Dan Schnur will run for California Secretary of State as an independent candidate in 2014. He was active in Republican Party politics in California in the past, and became a registered independent in 2011. See this story. He will be the first independent candidate for Secretary of State in the history of government-printed ballots in California, which began in 1891. Here is another story.
Schnur has been a supporter of Proposition 14, the top-two system, ever since it passed in 2010. I have tried to communicate with Mr. Schnur over the past year about the deficiencies of Proposition 14, including the point that Proposition 14 and its implementing legislation deprived independent candidates of the ability to have “independent” on the ballot. He and other independent candidates must have “no party preference” on the ballot, which is less appealing than “independent.” Research from around the U.S. was published in the August 1, 2013 B.A.N., showing that independent candidates who have the label “independent” do better than independent candidates who use other terms, such as “no party preference”, “non-partisan”, “unaffiliated”, or no label at all.
NO primaries.
Nonpartisan App.V. for all executive and judicial offices
There is nothing intrinsic to the provisions in the California Constitution that require an independent candidate in a Top-2 election to have “Independent” next to their name on the ballot.
His label in the primary should be “Prefers Bipartisan Establisment”
This could turn out to be an ugly spoiler scenario, tilting the election to the GOP. Whether or not that happens, a lot of people who favor him will be afraid to vote for him. He should therefore be a huge proponent of Approval Voting.
Independent is part of the name American Independent Party.
It would mix-up voters if the use of independent does not
limit itself to the American Independent Party.
Every time you post that message, you fail to comment on these points: (1) Americans Elect and American Independent Party are both on the ballot and you never claim that Americans Elect shouldn’t have been allowed to use that name; (2) it is still legal in California for an independent presidential candidate to have the ballot label “independent” and you never complain about that; (3) between 1968 and 2010, “independent” was allowed for all partisan office, yet the AIP was on the ballot, and in all those years the AIP never complained.

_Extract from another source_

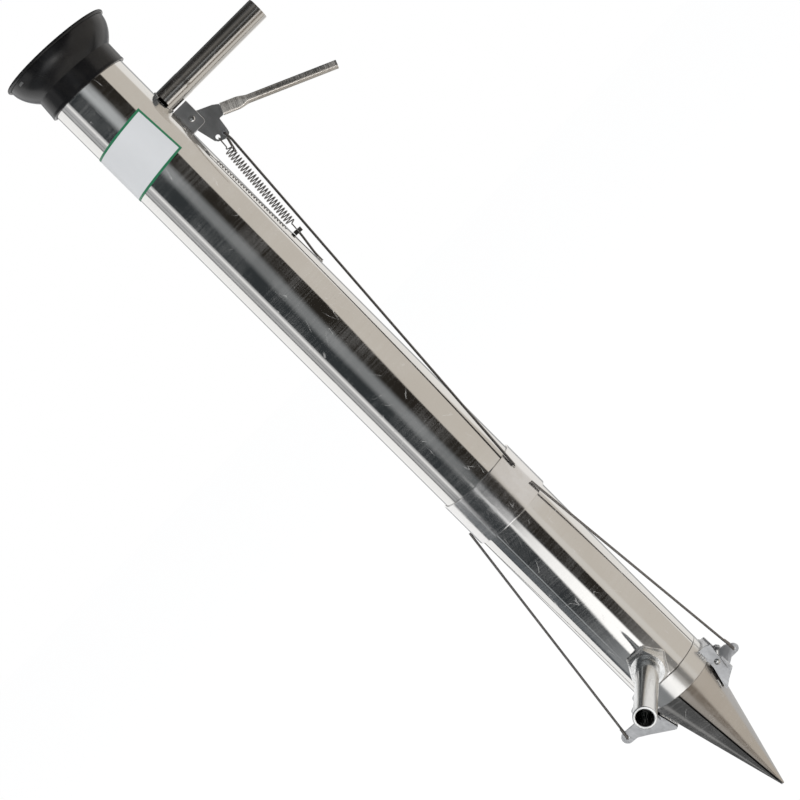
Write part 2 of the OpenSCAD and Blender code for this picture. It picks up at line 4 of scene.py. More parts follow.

Recently, in doing archival research for other purposes, I ran across correspondence from 1976 and 1977 regarding possible name changes of the American Independent Party to the American Republican Party and of the (non-qualified) Constitutional Party to American Party or Constitutional American Party. Because seeing what party names were allowed wasn’t the purpose of my research, I just skimmed these documents and didn’t take detailed notes, but I believe they said that American Republican Party wouldn’t be allowed as likely to be confused with the Republican Party and that American Party would not be allowed as likely to be confused with the AIP, but that Constitutional American Party would be allowed.
Thus it seems both then and now with Americans Elect, the Secretary of State allows party names that overlap with the names of existing parties, but not party names that contain or are contained in the names of existing parties. By this reasoning, neither Independent Party nor Independent Democratic Party would be allowed as party names, but Independent Voter Party would.
Of course, whether “Independent” as a ballot label for independent candidates creates confusion is a different issue than “Independent Party” as the name of a party. If that were the case, then the American Independent Party shouldn’t have been allowed to use that name to qualify for the ballot in 1968, if “Independent” was already being used as a ballot label for independent candidates.